Farrell is joined in the dugout by Carl Willis, Ruben Amaro Jr., and Torey Lovullo, who all worked in the Indians organization in some capacity as players or coaches. Francona’s bench coach, Brad Mills, served on his staff while with the Red Sox. Current Indians advance coach and staff assistant Scott Atchison was a reliever for both organizations during his career.
Current Indians players Crisp, Martinez, Miller, and Napoli have all suited up during their careers with the Red Sox. Napoli was with the club from 2013 to 2015, until his trade last season to the Texas Rangers, when he made his seventh trip to the playoffs in his career. Miller spent time in Boston from 2011 to 2014, making the transition from starter to one of the top relief arms in the game. Crisp was in his second season with the Red Sox in 2007 when the club won its second World Series in a four-year span. Martinez spent time in Boston this year after being designated for assignment by the Indians, who would later reacquire the utility man off of waivers.

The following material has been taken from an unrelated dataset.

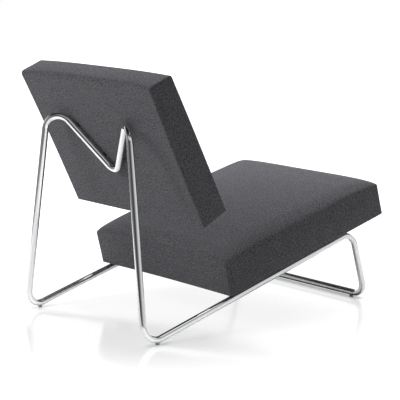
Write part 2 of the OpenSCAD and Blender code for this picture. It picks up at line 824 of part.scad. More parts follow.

Joined by Farrell in Boston are former Indians starters Pomeranz and Steven Wright. Neither appeared in the Majors with Cleveland, but spent time in the Indians farm system before being traded away. The left-handed hitting Shaw did not play for the Indians, but he is tied to the city and the team – the Ohio native attended Kent State University after high school and is the son of former Indians first round pick, reliever Jeff Shaw.
Kluber and Price will match up in Game 2 on Friday afternoon from Progressive Field.
The Indians ace Kluber is a top candidate for the AL Cy Young Award this season after going 18-9 before a quad strain cut short his regular season. Price made a career-high and MLB-leading 35 starts this season and was tops in the game with 230 innings pitched while striking out 228 batters, fourth in the league. The postseason has always been a trouble area for the southpaw, who is just 2-7 with a 5.12 ERA in 14 career playoff games, including eight starts.